Today’s Economic Data and Events

08:30 Reserve Bank Australia cash rate target. Forecast: 0.1%

13:00 Germany ZEW survey expectations, September. Forecast: 30.8

Fixed Income

  • US Treasury markets were closed to start the week thanks to a public holiday in the US. Treasury futures are trading lower in early trade today with yields on the 10yr UST up by around 1.5bp so far.

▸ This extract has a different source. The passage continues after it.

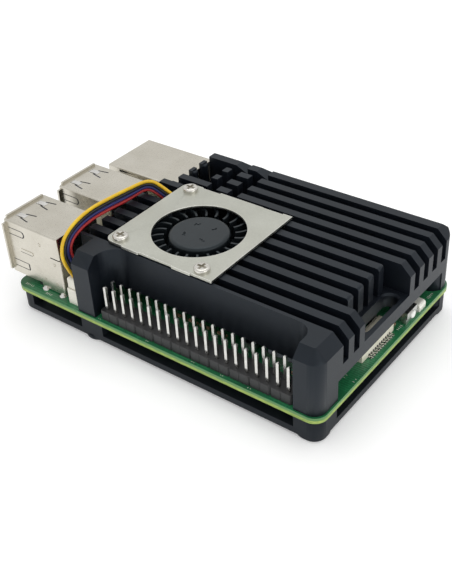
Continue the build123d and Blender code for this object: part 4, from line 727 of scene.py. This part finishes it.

Bond markets in Europe were generally higher in trade overnight with 10yr gilt yields down by around 2bps with smaller declines in both German and French markets.

FX

  • Currency markets were quiet in holiday affected trade with EURUSD drifting marginally lower but still holding on to a high 1.18 level while USDJPY nudged up toward 109.90. GBPUSD sold off slightly, falling 0.25% to 1.3837.
  • Among the commodity currencies, CAD was the relative outperformer, with USDCAD holding nearly unchanged. Both AUD and NZD fell around 0.3% with the AUD in focus this morning around the RBA meeting.

Equities

  • Equity markets were relatively quiet with the US markets closed, but Asian indices saw a positive start to the week. The Nikkei still has the wind in its sails following Yoshihide Suga’s announcement that he would effectively be stepping down as Prime Minister. The index added 1.8%, and with further gains this morning it is now back above 30,000 for the first time since April.
  • There was also positive movement in Europe. Bolstered by the stronger than expected factory data, Germany’s DAX added 1.0%. The CAC gained 0.8% and the FTSE 100 0.7%.

Commodities

  • Brent futures drifted lower with no material catalyst for movement one way or the other. Brent settled down 0.5% at USD 72.22/b while WTI was unchanged thanks to the US public holiday at the start of the week.